1.     Business case development and stakeholder participation: Banks need to proactively initiate investigative efforts for building a business case for their CBS modernization. They cannot afford to wait for--and reacting to--major business triggers (e.g. M&A, favorable macro-economic indicators, etc.) for building the business case could be counter-productive. All stakeholders (not just the IT department but C-level and business leaders, board of directors, etc.) should contribute to business case development, decision making, strategizing and execution of the CBS modernization endeavor. Also, return on investment (ROI) considerations alone should not be used for CBS modernization decision making.
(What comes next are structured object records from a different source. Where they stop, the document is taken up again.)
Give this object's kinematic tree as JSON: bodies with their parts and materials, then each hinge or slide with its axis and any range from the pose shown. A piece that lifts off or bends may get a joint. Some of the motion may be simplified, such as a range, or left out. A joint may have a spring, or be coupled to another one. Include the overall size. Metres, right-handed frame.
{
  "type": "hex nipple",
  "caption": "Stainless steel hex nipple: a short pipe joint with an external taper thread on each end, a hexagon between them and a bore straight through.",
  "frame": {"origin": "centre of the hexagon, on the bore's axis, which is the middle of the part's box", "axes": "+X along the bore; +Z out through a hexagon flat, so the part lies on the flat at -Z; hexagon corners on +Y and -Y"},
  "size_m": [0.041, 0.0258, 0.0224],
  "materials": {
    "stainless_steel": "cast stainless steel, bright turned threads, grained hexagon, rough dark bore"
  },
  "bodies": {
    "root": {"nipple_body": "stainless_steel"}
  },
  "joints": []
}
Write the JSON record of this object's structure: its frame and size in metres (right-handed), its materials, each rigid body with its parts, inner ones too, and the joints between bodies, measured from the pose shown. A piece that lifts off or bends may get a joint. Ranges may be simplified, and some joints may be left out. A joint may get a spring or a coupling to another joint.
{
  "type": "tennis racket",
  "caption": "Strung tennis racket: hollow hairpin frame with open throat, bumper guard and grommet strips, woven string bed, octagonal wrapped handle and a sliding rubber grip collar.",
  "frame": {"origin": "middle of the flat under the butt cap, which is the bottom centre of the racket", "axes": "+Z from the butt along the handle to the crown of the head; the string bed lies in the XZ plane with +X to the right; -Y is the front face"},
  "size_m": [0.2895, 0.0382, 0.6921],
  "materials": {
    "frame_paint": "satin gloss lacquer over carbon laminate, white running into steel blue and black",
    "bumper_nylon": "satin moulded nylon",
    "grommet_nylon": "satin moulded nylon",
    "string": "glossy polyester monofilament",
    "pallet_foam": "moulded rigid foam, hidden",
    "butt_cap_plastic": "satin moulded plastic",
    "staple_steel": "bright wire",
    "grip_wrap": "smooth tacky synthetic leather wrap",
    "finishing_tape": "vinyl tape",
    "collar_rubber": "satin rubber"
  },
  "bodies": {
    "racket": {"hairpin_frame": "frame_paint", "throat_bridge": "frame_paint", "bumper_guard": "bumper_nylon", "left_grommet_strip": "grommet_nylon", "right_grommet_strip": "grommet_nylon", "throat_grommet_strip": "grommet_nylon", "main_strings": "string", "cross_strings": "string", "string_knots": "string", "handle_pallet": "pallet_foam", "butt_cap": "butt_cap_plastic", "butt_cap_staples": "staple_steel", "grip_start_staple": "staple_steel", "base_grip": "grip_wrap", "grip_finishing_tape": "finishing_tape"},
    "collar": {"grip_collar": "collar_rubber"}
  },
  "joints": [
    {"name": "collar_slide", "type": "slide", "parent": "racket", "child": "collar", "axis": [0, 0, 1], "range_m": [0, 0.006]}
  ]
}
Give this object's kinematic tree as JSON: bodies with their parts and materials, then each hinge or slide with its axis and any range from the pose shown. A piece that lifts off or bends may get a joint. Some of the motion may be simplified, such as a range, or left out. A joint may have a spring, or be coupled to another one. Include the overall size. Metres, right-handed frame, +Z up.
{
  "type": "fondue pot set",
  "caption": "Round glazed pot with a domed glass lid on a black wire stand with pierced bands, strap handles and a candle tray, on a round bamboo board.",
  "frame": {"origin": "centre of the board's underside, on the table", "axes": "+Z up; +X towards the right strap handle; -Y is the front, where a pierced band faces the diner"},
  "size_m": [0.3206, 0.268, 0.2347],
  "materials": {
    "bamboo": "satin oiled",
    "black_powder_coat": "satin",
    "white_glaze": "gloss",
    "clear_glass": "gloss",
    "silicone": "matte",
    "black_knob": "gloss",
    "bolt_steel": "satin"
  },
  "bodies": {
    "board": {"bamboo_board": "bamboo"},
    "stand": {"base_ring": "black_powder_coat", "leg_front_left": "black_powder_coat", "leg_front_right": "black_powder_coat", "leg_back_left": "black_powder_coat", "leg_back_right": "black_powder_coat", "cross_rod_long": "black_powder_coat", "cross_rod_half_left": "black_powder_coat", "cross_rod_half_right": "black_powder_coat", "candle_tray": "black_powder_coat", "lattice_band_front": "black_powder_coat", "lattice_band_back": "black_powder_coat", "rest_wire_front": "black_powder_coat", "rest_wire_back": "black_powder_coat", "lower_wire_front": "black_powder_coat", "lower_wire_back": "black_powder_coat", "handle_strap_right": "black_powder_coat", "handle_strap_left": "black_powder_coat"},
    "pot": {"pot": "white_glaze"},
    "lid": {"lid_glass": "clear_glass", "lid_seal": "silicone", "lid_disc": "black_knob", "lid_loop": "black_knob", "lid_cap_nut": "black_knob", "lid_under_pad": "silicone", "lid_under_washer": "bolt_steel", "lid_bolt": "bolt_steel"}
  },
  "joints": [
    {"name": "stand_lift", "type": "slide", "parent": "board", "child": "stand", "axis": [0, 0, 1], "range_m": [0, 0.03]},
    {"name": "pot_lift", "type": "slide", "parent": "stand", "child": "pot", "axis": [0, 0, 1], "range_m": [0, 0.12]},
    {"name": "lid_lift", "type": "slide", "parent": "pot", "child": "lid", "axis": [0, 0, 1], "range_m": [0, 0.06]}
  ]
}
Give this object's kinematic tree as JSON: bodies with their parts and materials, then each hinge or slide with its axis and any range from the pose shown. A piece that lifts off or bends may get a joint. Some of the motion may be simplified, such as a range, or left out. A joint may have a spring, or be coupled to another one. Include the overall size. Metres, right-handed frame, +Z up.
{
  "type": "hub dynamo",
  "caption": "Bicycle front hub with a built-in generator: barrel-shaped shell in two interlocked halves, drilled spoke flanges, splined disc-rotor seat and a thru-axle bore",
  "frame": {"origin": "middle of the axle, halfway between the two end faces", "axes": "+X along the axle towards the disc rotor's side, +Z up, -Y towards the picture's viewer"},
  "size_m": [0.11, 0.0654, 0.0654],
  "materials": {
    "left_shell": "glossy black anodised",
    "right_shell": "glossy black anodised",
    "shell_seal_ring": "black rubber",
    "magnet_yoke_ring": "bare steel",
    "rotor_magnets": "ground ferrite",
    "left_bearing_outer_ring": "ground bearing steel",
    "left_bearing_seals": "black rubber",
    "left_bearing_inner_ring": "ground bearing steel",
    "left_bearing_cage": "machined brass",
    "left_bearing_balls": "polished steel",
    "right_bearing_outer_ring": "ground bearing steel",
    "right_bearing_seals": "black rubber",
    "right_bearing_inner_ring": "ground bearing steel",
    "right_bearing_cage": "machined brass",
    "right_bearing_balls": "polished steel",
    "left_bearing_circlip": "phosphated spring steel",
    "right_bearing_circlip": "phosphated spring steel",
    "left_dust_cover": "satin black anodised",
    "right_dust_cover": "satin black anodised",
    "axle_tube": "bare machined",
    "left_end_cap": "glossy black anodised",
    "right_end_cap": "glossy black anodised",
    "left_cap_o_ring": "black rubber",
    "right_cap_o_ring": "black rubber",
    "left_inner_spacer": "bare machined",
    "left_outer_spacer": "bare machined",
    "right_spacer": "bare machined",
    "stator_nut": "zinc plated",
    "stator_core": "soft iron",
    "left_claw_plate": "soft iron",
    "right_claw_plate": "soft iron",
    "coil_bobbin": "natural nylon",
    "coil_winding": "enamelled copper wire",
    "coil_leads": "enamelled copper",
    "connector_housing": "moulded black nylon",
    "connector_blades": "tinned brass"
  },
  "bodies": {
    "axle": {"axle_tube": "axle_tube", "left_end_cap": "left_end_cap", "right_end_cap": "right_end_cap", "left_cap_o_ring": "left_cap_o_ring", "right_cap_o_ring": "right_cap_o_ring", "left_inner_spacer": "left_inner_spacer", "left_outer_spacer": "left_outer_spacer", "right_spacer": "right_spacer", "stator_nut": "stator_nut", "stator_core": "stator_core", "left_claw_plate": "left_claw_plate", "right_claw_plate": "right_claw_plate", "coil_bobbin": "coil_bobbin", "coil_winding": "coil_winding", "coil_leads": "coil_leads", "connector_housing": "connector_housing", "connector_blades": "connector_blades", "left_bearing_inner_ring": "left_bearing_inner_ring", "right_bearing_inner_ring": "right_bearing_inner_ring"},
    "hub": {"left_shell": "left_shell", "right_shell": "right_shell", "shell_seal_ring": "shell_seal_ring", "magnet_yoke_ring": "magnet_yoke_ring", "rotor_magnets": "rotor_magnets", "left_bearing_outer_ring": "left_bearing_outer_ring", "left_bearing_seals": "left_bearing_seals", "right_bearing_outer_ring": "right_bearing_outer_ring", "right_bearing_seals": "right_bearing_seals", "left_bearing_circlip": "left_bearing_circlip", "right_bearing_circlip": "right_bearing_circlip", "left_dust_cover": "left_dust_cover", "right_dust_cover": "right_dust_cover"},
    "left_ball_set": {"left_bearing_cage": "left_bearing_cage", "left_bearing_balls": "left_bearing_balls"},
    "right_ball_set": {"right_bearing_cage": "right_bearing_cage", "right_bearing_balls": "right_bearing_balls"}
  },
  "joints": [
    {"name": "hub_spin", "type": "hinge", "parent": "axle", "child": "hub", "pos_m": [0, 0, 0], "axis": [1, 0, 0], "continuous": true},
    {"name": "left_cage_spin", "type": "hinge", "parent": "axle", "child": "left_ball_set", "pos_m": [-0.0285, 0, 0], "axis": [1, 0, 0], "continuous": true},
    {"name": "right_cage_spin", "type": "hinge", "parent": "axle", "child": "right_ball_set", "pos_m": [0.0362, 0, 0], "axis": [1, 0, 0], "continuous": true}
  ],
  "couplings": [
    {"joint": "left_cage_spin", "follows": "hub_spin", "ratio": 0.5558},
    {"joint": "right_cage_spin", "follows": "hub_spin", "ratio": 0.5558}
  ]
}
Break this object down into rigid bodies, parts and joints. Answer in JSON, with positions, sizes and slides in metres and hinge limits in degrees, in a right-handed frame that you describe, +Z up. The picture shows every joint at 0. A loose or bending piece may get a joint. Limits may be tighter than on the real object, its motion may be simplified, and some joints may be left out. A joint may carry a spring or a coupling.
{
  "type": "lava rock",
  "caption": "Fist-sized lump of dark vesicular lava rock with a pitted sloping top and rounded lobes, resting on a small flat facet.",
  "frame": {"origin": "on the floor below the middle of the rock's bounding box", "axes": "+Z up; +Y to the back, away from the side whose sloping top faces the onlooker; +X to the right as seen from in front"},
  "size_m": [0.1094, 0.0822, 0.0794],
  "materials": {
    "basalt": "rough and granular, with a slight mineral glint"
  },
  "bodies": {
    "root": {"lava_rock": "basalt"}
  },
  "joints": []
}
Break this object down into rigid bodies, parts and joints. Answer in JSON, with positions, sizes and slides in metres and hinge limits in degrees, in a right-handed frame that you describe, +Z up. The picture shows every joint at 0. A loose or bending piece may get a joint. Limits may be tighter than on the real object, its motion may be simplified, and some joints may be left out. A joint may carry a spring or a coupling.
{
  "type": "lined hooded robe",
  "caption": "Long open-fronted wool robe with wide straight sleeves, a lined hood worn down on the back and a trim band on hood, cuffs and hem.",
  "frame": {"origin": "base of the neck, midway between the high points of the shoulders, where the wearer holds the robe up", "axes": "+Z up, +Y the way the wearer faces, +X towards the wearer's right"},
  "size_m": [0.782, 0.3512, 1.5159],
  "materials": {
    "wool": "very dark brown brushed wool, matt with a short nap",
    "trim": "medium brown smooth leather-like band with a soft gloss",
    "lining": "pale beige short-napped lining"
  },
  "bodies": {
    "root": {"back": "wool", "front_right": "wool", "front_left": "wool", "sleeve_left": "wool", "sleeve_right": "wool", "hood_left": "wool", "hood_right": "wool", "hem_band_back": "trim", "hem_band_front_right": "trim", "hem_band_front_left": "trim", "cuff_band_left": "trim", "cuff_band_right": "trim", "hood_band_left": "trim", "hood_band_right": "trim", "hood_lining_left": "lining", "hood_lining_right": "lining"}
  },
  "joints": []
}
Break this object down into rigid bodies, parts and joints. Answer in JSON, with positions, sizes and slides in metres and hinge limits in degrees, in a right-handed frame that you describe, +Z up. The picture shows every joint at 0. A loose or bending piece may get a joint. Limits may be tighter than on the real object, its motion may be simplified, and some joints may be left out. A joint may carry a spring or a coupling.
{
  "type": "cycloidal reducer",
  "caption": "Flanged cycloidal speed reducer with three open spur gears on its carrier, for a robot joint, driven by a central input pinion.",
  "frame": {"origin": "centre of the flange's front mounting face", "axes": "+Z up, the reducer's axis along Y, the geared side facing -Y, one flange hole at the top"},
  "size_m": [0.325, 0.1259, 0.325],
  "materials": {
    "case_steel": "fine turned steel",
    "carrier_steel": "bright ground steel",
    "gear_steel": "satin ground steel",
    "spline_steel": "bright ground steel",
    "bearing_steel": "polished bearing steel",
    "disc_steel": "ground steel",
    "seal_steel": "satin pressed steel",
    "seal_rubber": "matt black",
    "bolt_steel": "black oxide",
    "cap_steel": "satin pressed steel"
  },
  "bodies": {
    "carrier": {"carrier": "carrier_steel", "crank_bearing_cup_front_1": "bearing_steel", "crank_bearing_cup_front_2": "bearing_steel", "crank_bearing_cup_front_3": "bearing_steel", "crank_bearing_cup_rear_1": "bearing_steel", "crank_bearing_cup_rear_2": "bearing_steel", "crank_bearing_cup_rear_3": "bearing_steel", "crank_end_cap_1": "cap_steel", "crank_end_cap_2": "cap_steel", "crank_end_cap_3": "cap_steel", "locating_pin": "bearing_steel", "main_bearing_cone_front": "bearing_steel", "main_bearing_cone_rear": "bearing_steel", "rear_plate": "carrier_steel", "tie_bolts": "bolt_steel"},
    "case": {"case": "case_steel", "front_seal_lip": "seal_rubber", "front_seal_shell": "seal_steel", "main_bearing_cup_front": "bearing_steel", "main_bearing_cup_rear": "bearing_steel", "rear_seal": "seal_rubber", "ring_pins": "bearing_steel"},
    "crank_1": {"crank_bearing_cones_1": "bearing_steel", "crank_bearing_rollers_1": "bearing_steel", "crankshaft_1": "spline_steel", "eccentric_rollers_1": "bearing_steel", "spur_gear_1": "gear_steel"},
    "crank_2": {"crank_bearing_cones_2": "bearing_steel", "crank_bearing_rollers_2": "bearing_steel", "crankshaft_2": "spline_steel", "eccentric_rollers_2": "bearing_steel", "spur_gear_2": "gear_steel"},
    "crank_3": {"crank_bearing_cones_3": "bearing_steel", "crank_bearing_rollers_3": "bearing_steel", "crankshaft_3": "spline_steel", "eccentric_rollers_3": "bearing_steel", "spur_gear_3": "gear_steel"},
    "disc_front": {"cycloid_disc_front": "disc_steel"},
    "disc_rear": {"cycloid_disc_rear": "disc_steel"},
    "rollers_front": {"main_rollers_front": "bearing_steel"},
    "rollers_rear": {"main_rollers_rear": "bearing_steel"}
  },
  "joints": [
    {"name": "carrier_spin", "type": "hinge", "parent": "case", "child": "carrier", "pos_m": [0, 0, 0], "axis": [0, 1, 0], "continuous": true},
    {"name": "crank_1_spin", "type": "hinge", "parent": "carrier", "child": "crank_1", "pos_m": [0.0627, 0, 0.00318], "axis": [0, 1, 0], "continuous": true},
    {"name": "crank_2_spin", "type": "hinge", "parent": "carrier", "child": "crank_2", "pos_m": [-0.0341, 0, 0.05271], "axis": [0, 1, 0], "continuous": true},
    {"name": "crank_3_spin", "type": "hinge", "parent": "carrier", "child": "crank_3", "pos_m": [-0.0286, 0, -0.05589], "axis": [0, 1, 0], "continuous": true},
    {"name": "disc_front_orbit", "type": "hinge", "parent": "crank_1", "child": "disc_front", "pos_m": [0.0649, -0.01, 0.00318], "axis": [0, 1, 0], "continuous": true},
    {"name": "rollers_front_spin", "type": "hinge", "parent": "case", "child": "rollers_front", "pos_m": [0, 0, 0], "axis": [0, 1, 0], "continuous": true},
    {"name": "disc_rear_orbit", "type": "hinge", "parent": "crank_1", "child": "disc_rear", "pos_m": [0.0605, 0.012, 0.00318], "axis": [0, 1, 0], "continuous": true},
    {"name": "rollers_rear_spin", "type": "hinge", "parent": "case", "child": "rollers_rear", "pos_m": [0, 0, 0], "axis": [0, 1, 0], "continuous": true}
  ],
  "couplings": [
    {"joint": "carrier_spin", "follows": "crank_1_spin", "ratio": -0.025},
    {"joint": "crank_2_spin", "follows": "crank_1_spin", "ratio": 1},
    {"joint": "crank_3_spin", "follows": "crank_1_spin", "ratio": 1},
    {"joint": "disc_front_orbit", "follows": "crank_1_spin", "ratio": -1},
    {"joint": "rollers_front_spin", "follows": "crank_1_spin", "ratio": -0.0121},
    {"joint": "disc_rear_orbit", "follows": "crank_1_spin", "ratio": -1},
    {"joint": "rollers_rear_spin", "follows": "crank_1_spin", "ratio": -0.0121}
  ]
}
Banks should consider leveraging the expertise of leading CBS providers to help build the business case.

2.     Goal identification: Clearly identifying and "etching in stone" the goal of CBS modernization and zealously tracking its progress is crucial. The business, IT team and the management must all have clear and consistent view of the goals. Productivity and efficiency improvements, regulatory compliance, etc. are only elementary goal considerations. It is crucial that the ultimate goals be loftier and forward-looking like, for instance, facilitating business and product innovation that leads to tangible large-scale business benefits.

3.     Data cleansing: Data cleansing (e.g. customer, account information, etc.) in the old CBS and associated impacted systems must be focused on from the start. Towards this, mastering the existing data stores (data structure, data quality, etc.) is crucial to enable flawless migration and consolidation of data under the new CBS. Disorganized data structures will prove to be even more problematic for large banks that are in a state of flux (e.g. due to fast growth of their, regional businesses, etc.).  It is recommended that banks pursue a measured and phased approach towards re-architecting their data models.

4.     Piloting and creating a reusable plan. Agility: Large banks should not try the typical "big bang" approach to CBS modernization. Instead, banks need to pilot the new CBS at a line-of-business (LOB), subsidiary, function, etc. level and thrash out all potential issues before performing an enterprise-wide rollout. As an example, recently, National Australia Bank (NAB) leveraged UBank, its direct banking subsidiary, as the test-bed for the new NAB CBS and migrated 300,000 customers to the new platform. As another example, recently, Deutsche Bank migrated its 5 million savings account customers onto Magellan (its new CBS). After having moved the savings accounts, the bank plans to migrate all business processes and PBC accounts in Germany in a phased manner by 2015. Banks must train their end users and have them used to the new CBS before the rollout. As part of the pilot, banks should also create a reusable CBS modernization plan (comprising tools, methodologies. checklists, processes, communication structure, etc.) to help flawlessly expand the new CBS enterprise-wide. Having the ability to quickly react to and fix problems (either as a work-around or permanent solution) after the roll-out is crucial. Banks must clearly set the phase-wise schedule for CBS modernization and manage the overall program diligently. Good governance is a critical imperative.

5.     Engage a trusted CBS vendor as a partner: Banks must engage the CBS vendor as a trusted business partner. As an example, in Apr '12, Infosys' Finacle was successfully rolled out for all the 137 branches of Wema Bank (Nigeria's oldest surviving indigenous bank) within a record time of 8 months. This rollout helped create important, key differentiators for the bank to set it apart from its peers. The vendor's product and business innovation capability, experience and credentials, product viability, deployment capabilities, financial stability, business commitment, domain and technology competence and governance model are all factors that must be closely looked into while selecting a vendor. Also, today, many CBS vendors don't have enough experienced staff to execute the many CBS modernization initiatives the vendors are engaged in. Hence, many of these vendors are increasingly leveraging external partners for CBS deployment support. Hence, banks should also closely scrutinize the CBS vendor partner's certification programs to ensure there are no risks to the bank's CBS modernization program.

CBS modernization is a strategic, complex and costly multi-year undertaking for banks.  The CBS modernization can cost a large bank hundreds of millions of dollars. Hence, it is imperative that banks leverage proven best practices to be on a firm footing to make their CBS modernization endeavor a grand success.